Axilla konnte bei dem Thema wirklich absolut nicht mitreden. Sie hatte nie eine Großmutter gehabt, und sie war vollkommen anders aufgewachsen. Irgendwie... freier, wie sie mit einem seltsamen Anflug von Selbsterkenntnis bemerkte. Zwar hatten ihr Lehrer und ihre Mutter immer versucht, ihr Vorschriften zu machen, aber sobald ihr Vater dann daheim war, war das sowieso alles unwichtig gewesen. Dann war sie ohnehin nur an sienen Lippen gehangen und ihm hinterhergelaufen wie ein Hündchen. Und in der Zeit, in der er nicht da war, hatte sie sich ebenso wie der Wildfang benommen, den er an ihr so gerne mochte. Und nach seinem Tod, als Mutter krank war, war es auch wieder anders gewesen. Aber wirklich eine Person, auf die sie hatte hören müssen, weil sie so übermächtig über ihr war, das hatte Axilla nie gehabt. Bei Urgulania war das in gewisser Weise so, aber selbst da hatte sie ihre Freiheiten, die sie sich einfach herausnahm, ohne auch nur darüber nachzudenken. Genausogut hätte man dem Wind einen Befehl erteilen können wie ihr.
“Hmmhmm“ machte Axilla also nur unbestimmt, weil sie wirklich nicht wusste, was sie dazu hätte sagen sollen oder können.

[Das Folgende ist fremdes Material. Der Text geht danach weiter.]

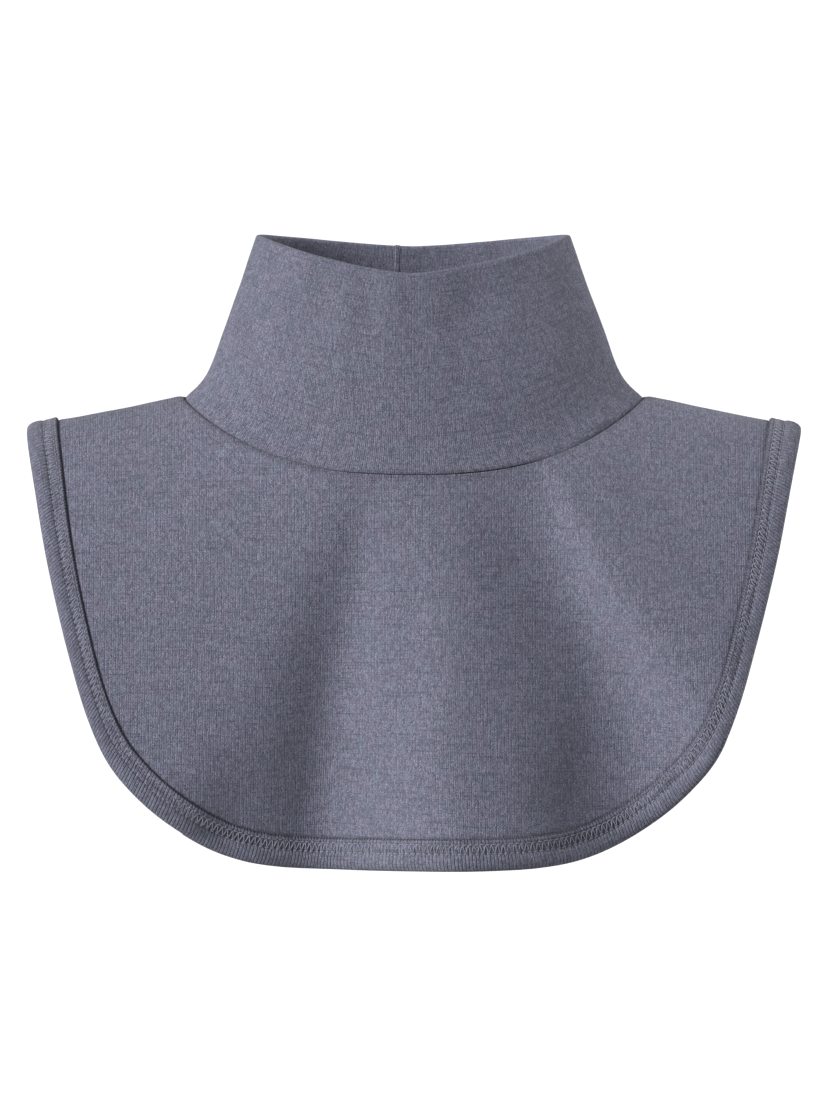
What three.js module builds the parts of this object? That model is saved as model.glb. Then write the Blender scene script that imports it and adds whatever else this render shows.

Doch dann kam das Thema ziemlich schnell auf etwas weitaus interessanteres. Unbeabsichtigt hatte Axilla wohl den Anstoß gegeben, aber nun waren sie beim Thema: Männer. Auch wenn Axilla herrlich verpeilt meistens war, die Röte im Gesicht der Cousine hatte sie gesehen, und sie lächelte wie eine Füchsin, die einen Hasenbau entdeckt hatte.
“Naja, ich hab nicht vor, noch erhöhte Steuern zu zahlen, wenn ich mit zwanzig noch immer unverheiratet bin.“ Axilla wusste zwar nicht, wer sowas nachprüfte, aber es galt doch zumindest als sehr unschicklich, so alt und noch kinderlos und unverheiratet zu sein. Eigentlich hätte sie ja schon vier Jahre verheiratet sein sollen. Aber naja, das Leben kam halt anders, wie man dachte.
Doch dann wurde Axilla nochmal überrascht. “Mein Traummann?“ echote sie ein bisschen perplex, ehe sie mal so wirklich darüber nachdachte. “Öhm, ich weiß nicht. Er muss standesgemäß sein. Und häßlich oder grob darf er nicht sein. Oder arm. Und er muss erlauben, dass Vater in den Totenkult meiner Söhne aufgenommen wird.“ Letzter Punkt war eigentlich der einzig wichtige für Axilla. Ihr Vater hatte keine Söhne, die seinem Genius gedachten, die ihn an den Totenfesten ehrten und anriefen. Seine Seele sollte im Elysium gut verpflegt werden und nicht verschwinden im Nichts des Vergessens. Das war für sie das einzige, das wirklich von großer Bedeutung war und wo Axilla einmal religiös und abergläubisch war.
“Ich weiß nicht, ob ich von mehr träumen soll. Es heißt ja immer, man sollte besser nicht in seinen Mann verliebt sein...“ Axilla planschte wieder etwas verlegen im Wasser herum. Auch wenn das ganz bodenständig klang, es wühlte sie doch recht auf. Sie wusste, dass das die Antwort war, die sie geben sollte, und auch das, wonach sie sich letztendlich würde richten müssen. Und trotzdem war da dieses kleine Stimmchen, das das Gefühl des Verliebtseins kannte und genoss und nicht darauf verzichten mochte.
“Warst du schonmal verliebt?“ fragte Axilla also plötzlich und sah die Cousine erst fragend, und dann lächelnd an. Sie wäre vorhin doch nicht rot geworden, wenn es da niemanden gäbe, oder doch?